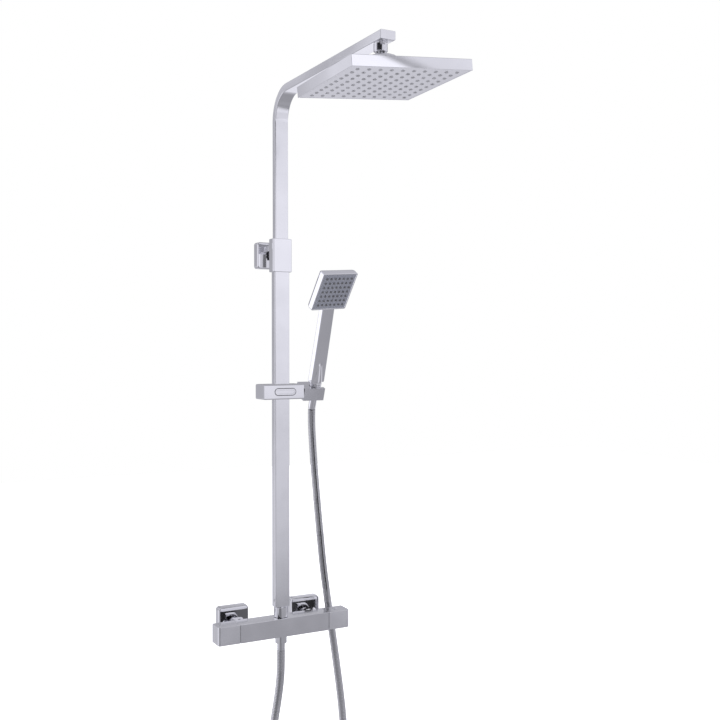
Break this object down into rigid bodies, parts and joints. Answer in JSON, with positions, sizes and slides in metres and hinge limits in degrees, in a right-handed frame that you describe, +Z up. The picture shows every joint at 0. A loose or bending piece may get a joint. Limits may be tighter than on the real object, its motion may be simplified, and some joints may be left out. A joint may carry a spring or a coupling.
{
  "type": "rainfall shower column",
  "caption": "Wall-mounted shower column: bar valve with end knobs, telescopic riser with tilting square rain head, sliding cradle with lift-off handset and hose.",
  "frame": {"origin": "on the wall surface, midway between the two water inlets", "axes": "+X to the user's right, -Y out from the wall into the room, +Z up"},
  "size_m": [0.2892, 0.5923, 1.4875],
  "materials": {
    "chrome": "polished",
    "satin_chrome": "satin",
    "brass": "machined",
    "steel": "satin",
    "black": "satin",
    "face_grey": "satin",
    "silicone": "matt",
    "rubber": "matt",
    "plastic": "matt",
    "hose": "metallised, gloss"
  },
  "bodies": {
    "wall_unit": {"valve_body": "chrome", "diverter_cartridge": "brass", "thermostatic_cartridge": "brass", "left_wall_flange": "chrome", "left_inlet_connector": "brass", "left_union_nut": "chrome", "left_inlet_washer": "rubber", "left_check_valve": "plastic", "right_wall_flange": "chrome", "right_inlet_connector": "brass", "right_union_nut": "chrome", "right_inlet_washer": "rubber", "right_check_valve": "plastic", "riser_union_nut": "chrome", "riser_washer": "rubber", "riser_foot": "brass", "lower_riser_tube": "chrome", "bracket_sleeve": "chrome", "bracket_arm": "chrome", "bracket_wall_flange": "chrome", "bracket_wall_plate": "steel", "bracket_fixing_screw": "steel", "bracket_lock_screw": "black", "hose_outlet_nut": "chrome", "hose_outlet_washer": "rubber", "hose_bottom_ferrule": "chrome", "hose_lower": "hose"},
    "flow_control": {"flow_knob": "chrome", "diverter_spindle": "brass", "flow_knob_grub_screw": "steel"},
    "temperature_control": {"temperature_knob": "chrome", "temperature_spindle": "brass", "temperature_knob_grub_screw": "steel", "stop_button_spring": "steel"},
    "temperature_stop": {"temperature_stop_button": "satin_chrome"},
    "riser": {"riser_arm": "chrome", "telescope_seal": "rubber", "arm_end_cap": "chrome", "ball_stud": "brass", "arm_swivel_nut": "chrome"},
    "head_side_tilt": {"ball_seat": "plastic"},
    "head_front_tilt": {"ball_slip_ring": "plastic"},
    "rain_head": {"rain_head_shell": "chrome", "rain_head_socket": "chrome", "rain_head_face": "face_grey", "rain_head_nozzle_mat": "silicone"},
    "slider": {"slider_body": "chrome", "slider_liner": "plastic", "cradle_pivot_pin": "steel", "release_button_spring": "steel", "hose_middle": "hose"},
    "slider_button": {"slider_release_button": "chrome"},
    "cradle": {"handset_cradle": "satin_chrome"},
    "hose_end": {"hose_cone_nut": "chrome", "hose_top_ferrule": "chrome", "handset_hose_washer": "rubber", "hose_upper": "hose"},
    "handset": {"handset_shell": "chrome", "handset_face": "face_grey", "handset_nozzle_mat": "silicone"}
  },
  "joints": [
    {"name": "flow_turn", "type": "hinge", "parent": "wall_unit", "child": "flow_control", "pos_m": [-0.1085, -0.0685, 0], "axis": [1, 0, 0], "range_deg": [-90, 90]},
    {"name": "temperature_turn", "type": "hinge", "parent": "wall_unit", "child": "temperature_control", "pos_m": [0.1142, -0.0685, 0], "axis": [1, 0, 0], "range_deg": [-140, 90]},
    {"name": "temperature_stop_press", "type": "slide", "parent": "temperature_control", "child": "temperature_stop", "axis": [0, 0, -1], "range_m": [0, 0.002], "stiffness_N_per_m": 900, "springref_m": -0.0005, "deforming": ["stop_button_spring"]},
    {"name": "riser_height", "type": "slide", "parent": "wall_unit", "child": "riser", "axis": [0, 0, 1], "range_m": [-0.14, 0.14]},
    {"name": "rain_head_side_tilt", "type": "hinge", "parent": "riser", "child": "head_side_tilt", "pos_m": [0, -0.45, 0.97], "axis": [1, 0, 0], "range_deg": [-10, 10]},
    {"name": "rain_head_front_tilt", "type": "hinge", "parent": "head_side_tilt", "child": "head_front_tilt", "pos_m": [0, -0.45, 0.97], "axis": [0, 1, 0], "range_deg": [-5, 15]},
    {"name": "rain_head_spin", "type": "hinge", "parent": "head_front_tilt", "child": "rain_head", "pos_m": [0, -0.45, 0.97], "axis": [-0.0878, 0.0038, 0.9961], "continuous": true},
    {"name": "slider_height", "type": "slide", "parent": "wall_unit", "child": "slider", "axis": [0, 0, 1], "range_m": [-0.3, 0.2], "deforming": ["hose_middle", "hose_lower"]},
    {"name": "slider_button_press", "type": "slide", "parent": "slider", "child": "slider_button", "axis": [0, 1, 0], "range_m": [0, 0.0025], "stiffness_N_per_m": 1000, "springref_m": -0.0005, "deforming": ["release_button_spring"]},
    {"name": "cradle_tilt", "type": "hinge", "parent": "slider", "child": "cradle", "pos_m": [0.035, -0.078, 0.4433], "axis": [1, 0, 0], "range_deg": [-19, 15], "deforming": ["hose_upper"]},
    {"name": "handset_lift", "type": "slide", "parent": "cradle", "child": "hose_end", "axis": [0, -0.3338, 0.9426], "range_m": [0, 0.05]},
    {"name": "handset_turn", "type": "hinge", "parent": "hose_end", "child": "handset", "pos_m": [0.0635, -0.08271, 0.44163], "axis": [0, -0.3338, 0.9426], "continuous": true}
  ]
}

# # # # #

Given task →
Each line of the listing should be copied exactly.

Worked answer →
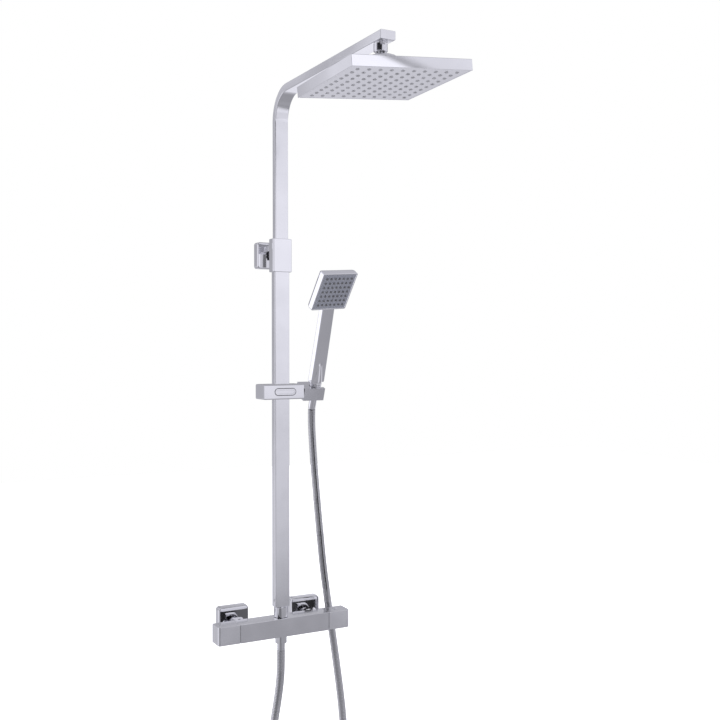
Break this object down into rigid bodies, parts and joints. Answer in JSON, with positions, sizes and slides in metres and hinge limits in degrees, in a right-handed frame that you describe, +Z up. The picture shows every joint at 0. A loose or bending piece may get a joint. Limits may be tighter than on the real object, its motion may be simplified, and some joints may be left out. A joint may carry a spring or a coupling.
{
  "type": "rainfall shower column",
  "caption": "Wall-mounted shower column: bar valve with end knobs, telescopic riser with tilting square rain head, sliding cradle with lift-off handset and hose.",
  "frame": {"origin": "on the wall surface, midway between the two water inlets", "axes": "+X to the user's right, -Y out from the wall into the room, +Z up"},
  "size_m": [0.2892, 0.5923, 1.4875],
  "materials": {
    "chrome": "polished",
    "satin_chrome": "satin",
    "brass": "machined",
    "steel": "satin",
    "black": "satin",
    "face_grey": "satin",
    "silicone": "matt",
    "rubber": "matt",
    "plastic": "matt",
    "hose": "metallised, gloss"
  },
  "bodies": {
    "wall_unit": {"valve_body": "chrome", "diverter_cartridge": "brass", "thermostatic_cartridge": "brass", "left_wall_flange": "chrome", "left_inlet_connector": "brass", "left_union_nut": "chrome", "left_inlet_washer": "rubber", "left_check_valve": "plastic", "right_wall_flange": "chrome", "right_inlet_connector": "brass", "right_union_nut": "chrome", "right_inlet_washer": "rubber", "right_check_valve": "plastic", "riser_union_nut": "chrome", "riser_washer": "rubber", "riser_foot": "brass", "lower_riser_tube": "chrome", "bracket_sleeve": "chrome", "bracket_arm": "chrome", "bracket_wall_flange": "chrome", "bracket_wall_plate": "steel", "bracket_fixing_screw": "steel", "bracket_lock_screw": "black", "hose_outlet_nut": "chrome", "hose_outlet_washer": "rubber", "hose_bottom_ferrule": "chrome", "hose_lower": "hose"},
    "flow_control": {"flow_knob": "chrome", "diverter_spindle": "brass", "flow_knob_grub_screw": "steel"},
    "temperature_control": {"temperature_knob": "chrome", "temperature_spindle": "brass", "temperature_knob_grub_screw": "steel", "stop_button_spring": "steel"},
    "temperature_stop": {"temperature_stop_button": "satin_chrome"},
    "riser": {"riser_arm": "chrome", "telescope_seal": "rubber", "arm_end_cap": "chrome", "ball_stud": "brass", "arm_swivel_nut": "chrome"},
    "head_side_tilt": {"ball_seat": "plastic"},
    "head_front_tilt": {"ball_slip_ring": "plastic"},
    "rain_head": {"rain_head_shell": "chrome", "rain_head_socket": "chrome", "rain_head_face": "face_grey", "rain_head_nozzle_mat": "silicone"},
    "slider": {"slider_body": "chrome", "slider_liner": "plastic", "cradle_pivot_pin": "steel", "release_button_spring": "steel", "hose_middle": "hose"},
    "slider_button": {"slider_release_button": "chrome"},
    "cradle": {"handset_cradle": "satin_chrome"},
    "hose_end": {"hose_cone_nut": "chrome", "hose_top_ferrule": "chrome", "handset_hose_washer": "rubber", "hose_upper": "hose"},
    "handset": {"handset_shell": "chrome", "handset_face": "face_grey", "handset_nozzle_mat": "silicone"}
  },
  "joints": [
    {"name": "flow_turn", "type": "hinge", "parent": "wall_unit", "child": "flow_control", "pos_m": [-0.1085, -0.0685, 0], "axis": [1, 0, 0], "range_deg": [-90, 90]},
    {"name": "temperature_turn", "type": "hinge", "parent": "wall_unit", "child": "temperature_control", "pos_m": [0.1142, -0.0685, 0], "axis": [1, 0, 0], "range_deg": [-140, 90]},
    {"name": "temperature_stop_press", "type": "slide", "parent": "temperature_control", "child": "temperature_stop", "axis": [0, 0, -1], "range_m": [0, 0.002], "stiffness_N_per_m": 900, "springref_m": -0.0005, "deforming": ["stop_button_spring"]},
    {"name": "riser_height", "type": "slide", "parent": "wall_unit", "child": "riser", "axis": [0, 0, 1], "range_m": [-0.14, 0.14]},
    {"name": "rain_head_side_tilt", "type": "hinge", "parent": "riser", "child": "head_side_tilt", "pos_m": [0, -0.45, 0.97], "axis": [1, 0, 0], "range_deg": [-10, 10]},
    {"name": "rain_head_front_tilt", "type": "hinge", "parent": "head_side_tilt", "child": "head_front_tilt", "pos_m": [0, -0.45, 0.97], "axis": [0, 1, 0], "range_deg": [-5, 15]},
    {"name": "rain_head_spin", "type": "hinge", "parent": "head_front_tilt", "child": "rain_head", "pos_m": [0, -0.45, 0.97], "axis": [-0.0878, 0.0038, 0.9961], "continuous": true},
    {"name": "slider_height", "type": "slide", "parent": "wall_unit", "child": "slider", "axis": [0, 0, 1], "range_m": [-0.3, 0.2], "deforming": ["hose_middle", "hose_lower"]},
    {"name": "slider_button_press", "type": "slide", "parent": "slider", "child": "slider_button", "axis": [0, 1, 0], "range_m": [0, 0.0025], "stiffness_N_per_m": 1000, "springref_m": -0.0005, "deforming": ["release_button_spring"]},
    {"name": "cradle_tilt", "type": "hinge", "parent": "slider", "child": "cradle", "pos_m": [0.035, -0.078, 0.4433], "axis": [1, 0, 0], "range_deg": [-19, 15], "deforming": ["hose_upper"]},
    {"name": "handset_lift", "type": "slide", "parent": "cradle", "child": "hose_end", "axis": [0, -0.3338, 0.9426], "range_m": [0, 0.05]},
    {"name": "handset_turn", "type": "hinge", "parent": "hose_end", "child": "handset", "pos_m": [0.0635, -0.08271, 0.44163], "axis": [0, -0.3338, 0.9426], "continuous": true}
  ]
}